• _TASK TO CARRY OUT_
Can the data below be echoed back word for word?

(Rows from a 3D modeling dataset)

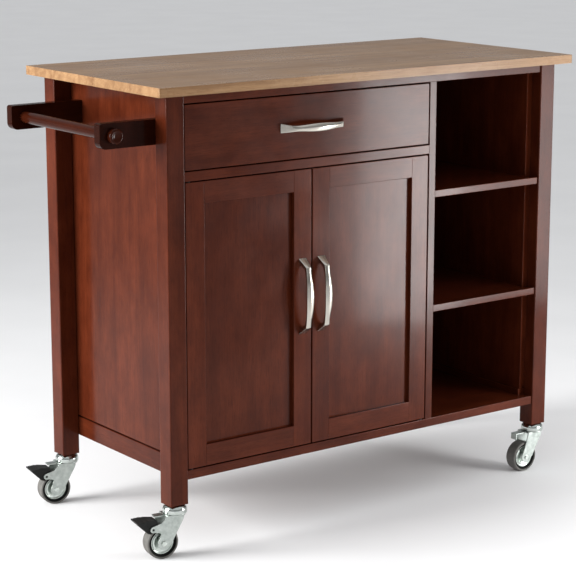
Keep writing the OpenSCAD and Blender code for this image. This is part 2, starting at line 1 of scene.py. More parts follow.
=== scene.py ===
"""A rolling kitchen island: stained wood cabinet, light hardwood worktop, bow pulls, swivel casters.

Everything is in metres, in the CAD model's frame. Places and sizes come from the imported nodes
and joints. The wooden boards are the CAD solids with eased edges; the pulls, the wheels, the
caster caps and the towel rod are built here and stand for their CAD solids.
"""
import json
import math

import bmesh
import bpy
from mathutils import Matrix, Vector

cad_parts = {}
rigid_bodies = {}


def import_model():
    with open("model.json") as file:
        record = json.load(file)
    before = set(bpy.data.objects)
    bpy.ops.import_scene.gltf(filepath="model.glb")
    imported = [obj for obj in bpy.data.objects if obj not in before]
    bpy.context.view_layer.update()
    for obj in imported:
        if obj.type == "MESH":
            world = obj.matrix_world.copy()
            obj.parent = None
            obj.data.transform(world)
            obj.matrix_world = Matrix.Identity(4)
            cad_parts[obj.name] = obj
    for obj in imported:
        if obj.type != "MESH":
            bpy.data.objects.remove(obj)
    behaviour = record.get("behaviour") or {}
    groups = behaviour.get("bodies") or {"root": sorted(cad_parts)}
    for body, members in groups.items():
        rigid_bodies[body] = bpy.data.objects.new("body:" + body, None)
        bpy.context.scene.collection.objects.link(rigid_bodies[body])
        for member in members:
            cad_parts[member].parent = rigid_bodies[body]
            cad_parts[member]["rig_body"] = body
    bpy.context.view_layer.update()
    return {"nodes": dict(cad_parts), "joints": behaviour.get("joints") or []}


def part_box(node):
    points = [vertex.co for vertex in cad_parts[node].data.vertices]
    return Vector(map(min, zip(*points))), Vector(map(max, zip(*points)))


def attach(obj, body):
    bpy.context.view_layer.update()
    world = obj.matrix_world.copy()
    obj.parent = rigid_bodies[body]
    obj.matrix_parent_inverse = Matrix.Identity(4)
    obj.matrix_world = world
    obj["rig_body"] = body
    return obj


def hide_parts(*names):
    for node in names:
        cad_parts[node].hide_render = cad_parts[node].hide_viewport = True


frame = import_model()
NODES = frame["nodes"]
JOINTS = {joint["name"]: joint for joint in frame["joints"]}
MM = 0.001

# ---------------------------------------------------------------- camera

CAMERA_PLACE = Vector((-2.3116, -3.1262, 1.2811))
CAMERA_YAW = math.radians(36.446)      # from +Y towards +X
CAMERA_PITCH = math.radians(12.46)     # below the horizon
CAMERA_LENS = 123.0


def make_camera():
    data = bpy.data.cameras.new("camera")
    data.lens = CAMERA_LENS
    data.sensor_width = 36.0
    camera = bpy.data.objects.new("camera", data)
    camera.location = CAMERA_PLACE
    camera.rotation_euler = (math.pi / 2 - CAMERA_PITCH, 0, -CAMERA_YAW)
    bpy.context.scene.collection.objects.link(camera)
    bpy.context.scene.camera = camera


# ---------------------------------------------------------------- shader helpers


class Shader:
    """A material's node tree with short calls for adding and joining nodes."""

    def __init__(self, name):
        self.material = bpy.data.materials.new(name)
        self.material.use_nodes = True
        self.tree = self.material.node_tree
        self.tree.nodes.clear()
        self.output = self.add("ShaderNodeOutputMaterial")
        self.surface = self.add("ShaderNodeBsdfPrincipled")
        self.join(self.surface, "BSDF", self.output, "Surface")

    def add(self, kind, **settings):
        node = self.tree.nodes.new(kind)
        for key, value in settings.items():
            setattr(node, key, value)
        return node

    def join(self, source, out, target, into):
        self.tree.links.new(source.outputs[out], target.inputs[into])

    def fix(self, **values):
        """Sets values on the shader's own sockets: specular_level becomes Specular IOR Level."""
        names = {
            "metallic": "Metallic", "specular": "Specular IOR Level", "roughness": "Roughness",
            "coat": "Coat Weight", "coat_roughness": "Coat Roughness",
        }
        for key, value in values.items():
            self.surface.inputs[names[key]].default_value = value

    def place(self, scale, offset=(0, 0, 0)):
        """Object coordinates, scaled and shifted."""
        coords = self.add("ShaderNodeTexCoord")
        mapping = self.add("ShaderNodeMapping")
        mapping.inputs["Scale"].default_value = scale
        mapping.inputs["Location"].default_value = offset
        self.join(coords, "Object", mapping, "Vector")
        return mapping

    def noise(self, where, scale, detail=3.0, rough=0.55, warp=0.0):
        node = self.add("ShaderNodeTexNoise")
        node.inputs["Scale"].default_value = scale
        node.inputs["Detail"].default_value = detail
        node.inputs["Roughness"].default_value = rough
        node.inputs["Distortion"].default_value = warp
        self.join(where, "Vector", node, "Vector")
        return node

    def ramp(self, source, out, stops):
        node = self.add("ShaderNodeValToRGB")
        ramp = node.color_ramp
        while len(ramp.elements) < len(stops):
            ramp.elements.new(0.5)
        for element, (place, colour) in zip(ramp.elements, stops):
            element.position = place
            element.color = (*colour, 1)
        self.join(source, out, node, "Fac")
        return node

    def blend(self, first, second, factor, kind="MIX"):
        """A colour mix of two nodes' colours. factor is a number or a (node, output) pair."""
        node = self.add("ShaderNodeMix", data_type="RGBA", blend_type=kind)
        if isinstance(factor, (int, float)):
            node.inputs[0].default_value = factor
        else:
            self.tree.links.new(factor[0].outputs[factor[1]], node.inputs[0])
        self.tree.links.new(first.outputs[2 if first.type == "MIX" else 0], node.inputs[6])
        self.tree.links.new(second.outputs[2 if second.type == "MIX" else 0], node.inputs[7])
        return node

    def spread(self, source, out, low, high, from_low=0.3, from_high=0.7):
        """Maps a noise value to the range low..high."""
        node = self.add("ShaderNodeMapRange")
        ends = {"From Min": from_low, "From Max": from_high, "To Min": low, "To Max": high}
        for key, value in ends.items():
            node.inputs[key].default_value = value
        self.join(source, out, node, "Value")
        return node

    def colour(self, node):
        self.tree.links.new(node.outputs[2 if node.type == "MIX" else 0], self.surface.inputs["Base Color"])

    def roughness(self, node):
        self.join(node, 0, self.surface, "Roughness")

    def bump(self, source, out, strength, depth, under=None):
        node = self.add("ShaderNodeBump")
        node.inputs["Strength"].default_value = strength
        node.inputs["Distance"].default_value = depth
        self.join(source, out, node, "Height")
        if under is not None:
            self.join(under, "Normal", node, "Normal")
        self.join(node, "Normal", self.surface, "Normal")
        return node


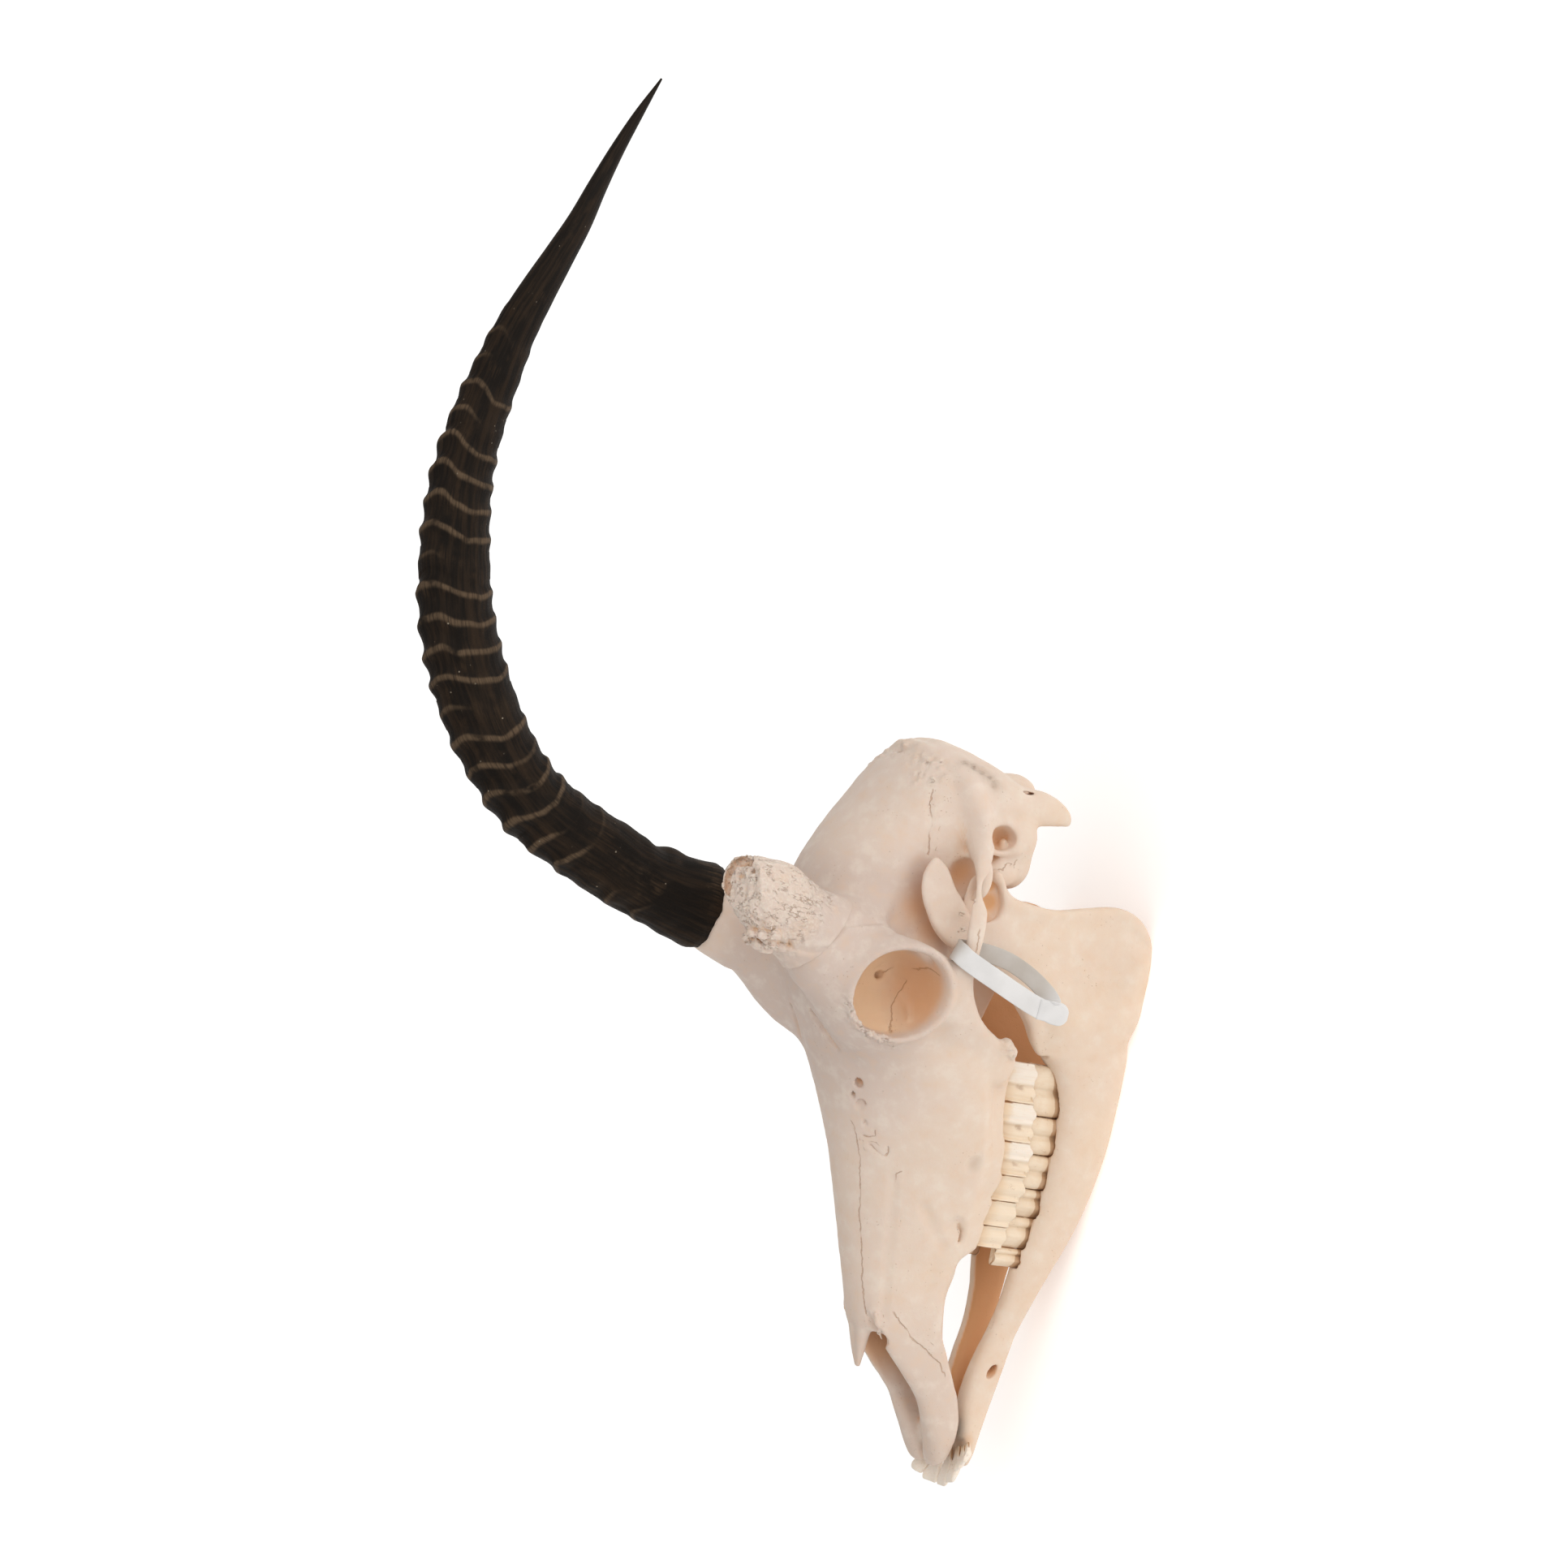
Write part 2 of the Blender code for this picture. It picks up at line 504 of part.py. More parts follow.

• _PROBLEM SOLUTION_
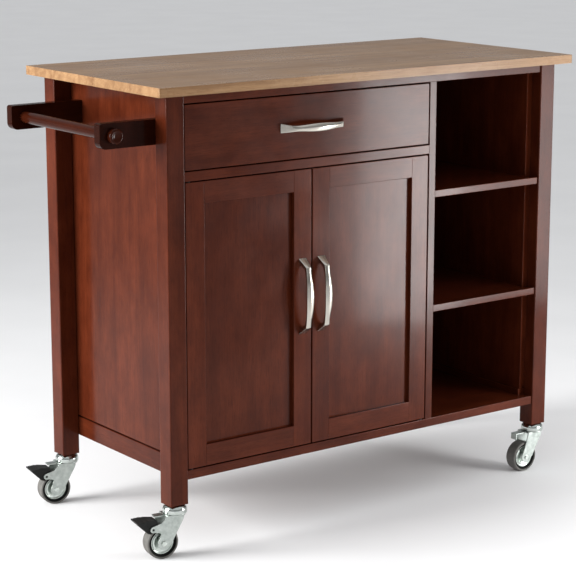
Keep writing the OpenSCAD and Blender code for this image. This is part 2, starting at line 1 of scene.py. More parts follow.
=== scene.py ===
"""A rolling kitchen island: stained wood cabinet, light hardwood worktop, bow pulls, swivel casters.

Everything is in metres, in the CAD model's frame. Places and sizes come from the imported nodes
and joints. The wooden boards are the CAD solids with eased edges; the pulls, the wheels, the
caster caps and the towel rod are built here and stand for their CAD solids.
"""
import json
import math

import bmesh
import bpy
from mathutils import Matrix, Vector

cad_parts = {}
rigid_bodies = {}


def import_model():
    with open("model.json") as file:
        record = json.load(file)
    before = set(bpy.data.objects)
    bpy.ops.import_scene.gltf(filepath="model.glb")
    imported = [obj for obj in bpy.data.objects if obj not in before]
    bpy.context.view_layer.update()
    for obj in imported:
        if obj.type == "MESH":
            world = obj.matrix_world.copy()
            obj.parent = None
            obj.data.transform(world)
            obj.matrix_world = Matrix.Identity(4)
            cad_parts[obj.name] = obj
    for obj in imported:
        if obj.type != "MESH":
            bpy.data.objects.remove(obj)
    behaviour = record.get("behaviour") or {}
    groups = behaviour.get("bodies") or {"root": sorted(cad_parts)}
    for body, members in groups.items():
        rigid_bodies[body] = bpy.data.objects.new("body:" + body, None)
        bpy.context.scene.collection.objects.link(rigid_bodies[body])
        for member in members:
            cad_parts[member].parent = rigid_bodies[body]
            cad_parts[member]["rig_body"] = body
    bpy.context.view_layer.update()
    return {"nodes": dict(cad_parts), "joints": behaviour.get("joints") or []}


def part_box(node):
    points = [vertex.co for vertex in cad_parts[node].data.vertices]
    return Vector(map(min, zip(*points))), Vector(map(max, zip(*points)))


def attach(obj, body):
    bpy.context.view_layer.update()
    world = obj.matrix_world.copy()
    obj.parent = rigid_bodies[body]
    obj.matrix_parent_inverse = Matrix.Identity(4)
    obj.matrix_world = world
    obj["rig_body"] = body
    return obj


def hide_parts(*names):
    for node in names:
        cad_parts[node].hide_render = cad_parts[node].hide_viewport = True


frame = import_model()
NODES = frame["nodes"]
JOINTS = {joint["name"]: joint for joint in frame["joints"]}
MM = 0.001

# ---------------------------------------------------------------- camera

CAMERA_PLACE = Vector((-2.3116, -3.1262, 1.2811))
CAMERA_YAW = math.radians(36.446)      # from +Y towards +X
CAMERA_PITCH = math.radians(12.46)     # below the horizon
CAMERA_LENS = 123.0


def make_camera():
    data = bpy.data.cameras.new("camera")
    data.lens = CAMERA_LENS
    data.sensor_width = 36.0
    camera = bpy.data.objects.new("camera", data)
    camera.location = CAMERA_PLACE
    camera.rotation_euler = (math.pi / 2 - CAMERA_PITCH, 0, -CAMERA_YAW)
    bpy.context.scene.collection.objects.link(camera)
    bpy.context.scene.camera = camera


# ---------------------------------------------------------------- shader helpers


class Shader:
    """A material's node tree with short calls for adding and joining nodes."""

    def __init__(self, name):
        self.material = bpy.data.materials.new(name)
        self.material.use_nodes = True
        self.tree = self.material.node_tree
        self.tree.nodes.clear()
        self.output = self.add("ShaderNodeOutputMaterial")
        self.surface = self.add("ShaderNodeBsdfPrincipled")
        self.join(self.surface, "BSDF", self.output, "Surface")

    def add(self, kind, **settings):
        node = self.tree.nodes.new(kind)
        for key, value in settings.items():
            setattr(node, key, value)
        return node

    def join(self, source, out, target, into):
        self.tree.links.new(source.outputs[out], target.inputs[into])

    def fix(self, **values):
        """Sets values on the shader's own sockets: specular_level becomes Specular IOR Level."""
        names = {
            "metallic": "Metallic", "specular": "Specular IOR Level", "roughness": "Roughness",
            "coat": "Coat Weight", "coat_roughness": "Coat Roughness",
        }
        for key, value in values.items():
            self.surface.inputs[names[key]].default_value = value

    def place(self, scale, offset=(0, 0, 0)):
        """Object coordinates, scaled and shifted."""
        coords = self.add("ShaderNodeTexCoord")
        mapping = self.add("ShaderNodeMapping")
        mapping.inputs["Scale"].default_value = scale
        mapping.inputs["Location"].default_value = offset
        self.join(coords, "Object", mapping, "Vector")
        return mapping

    def noise(self, where, scale, detail=3.0, rough=0.55, warp=0.0):
        node = self.add("ShaderNodeTexNoise")
        node.inputs["Scale"].default_value = scale
        node.inputs["Detail"].default_value = detail
        node.inputs["Roughness"].default_value = rough
        node.inputs["Distortion"].default_value = warp
        self.join(where, "Vector", node, "Vector")
        return node

    def ramp(self, source, out, stops):
        node = self.add("ShaderNodeValToRGB")
        ramp = node.color_ramp
        while len(ramp.elements) < len(stops):
            ramp.elements.new(0.5)
        for element, (place, colour) in zip(ramp.elements, stops):
            element.position = place
            element.color = (*colour, 1)
        self.join(source, out, node, "Fac")
        return node

    def blend(self, first, second, factor, kind="MIX"):
        """A colour mix of two nodes' colours. factor is a number or a (node, output) pair."""
        node = self.add("ShaderNodeMix", data_type="RGBA", blend_type=kind)
        if isinstance(factor, (int, float)):
            node.inputs[0].default_value = factor
        else:
            self.tree.links.new(factor[0].outputs[factor[1]], node.inputs[0])
        self.tree.links.new(first.outputs[2 if first.type == "MIX" else 0], node.inputs[6])
        self.tree.links.new(second.outputs[2 if second.type == "MIX" else 0], node.inputs[7])
        return node

    def spread(self, source, out, low, high, from_low=0.3, from_high=0.7):
        """Maps a noise value to the range low..high."""
        node = self.add("ShaderNodeMapRange")
        ends = {"From Min": from_low, "From Max": from_high, "To Min": low, "To Max": high}
        for key, value in ends.items():
            node.inputs[key].default_value = value
        self.join(source, out, node, "Value")
        return node

    def colour(self, node):
        self.tree.links.new(node.outputs[2 if node.type == "MIX" else 0], self.surface.inputs["Base Color"])

    def roughness(self, node):
        self.join(node, 0, self.surface, "Roughness")

    def bump(self, source, out, strength, depth, under=None):
        node = self.add("ShaderNodeBump")
        node.inputs["Strength"].default_value = strength
        node.inputs["Distance"].default_value = depth
        self.join(source, out, node, "Height")
        if under is not None:
            self.join(under, "Normal", node, "Normal")
        self.join(node, "Normal", self.surface, "Normal")
        return node


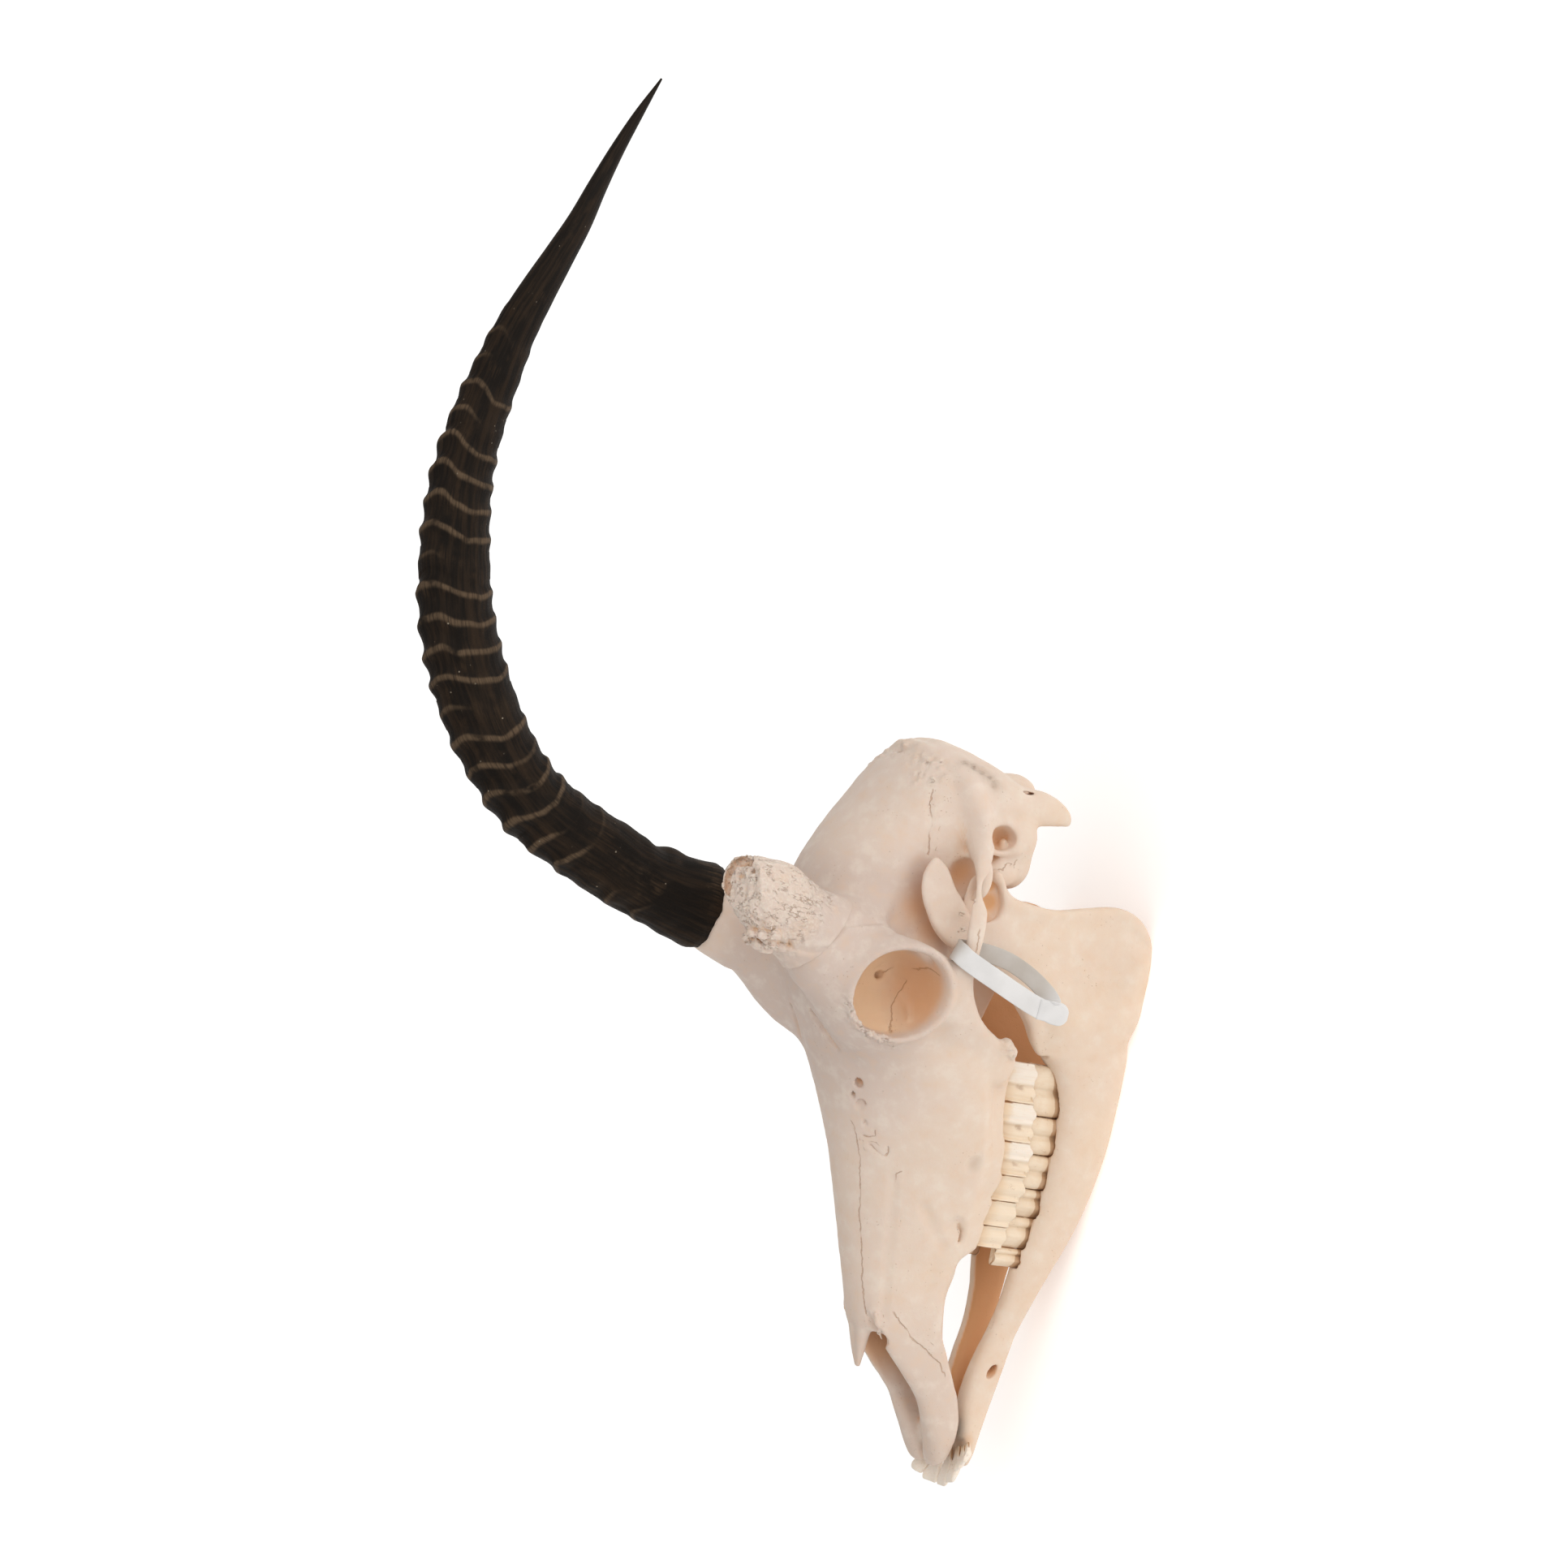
Write part 2 of the Blender code for this picture. It picks up at line 504 of part.py. More parts follow.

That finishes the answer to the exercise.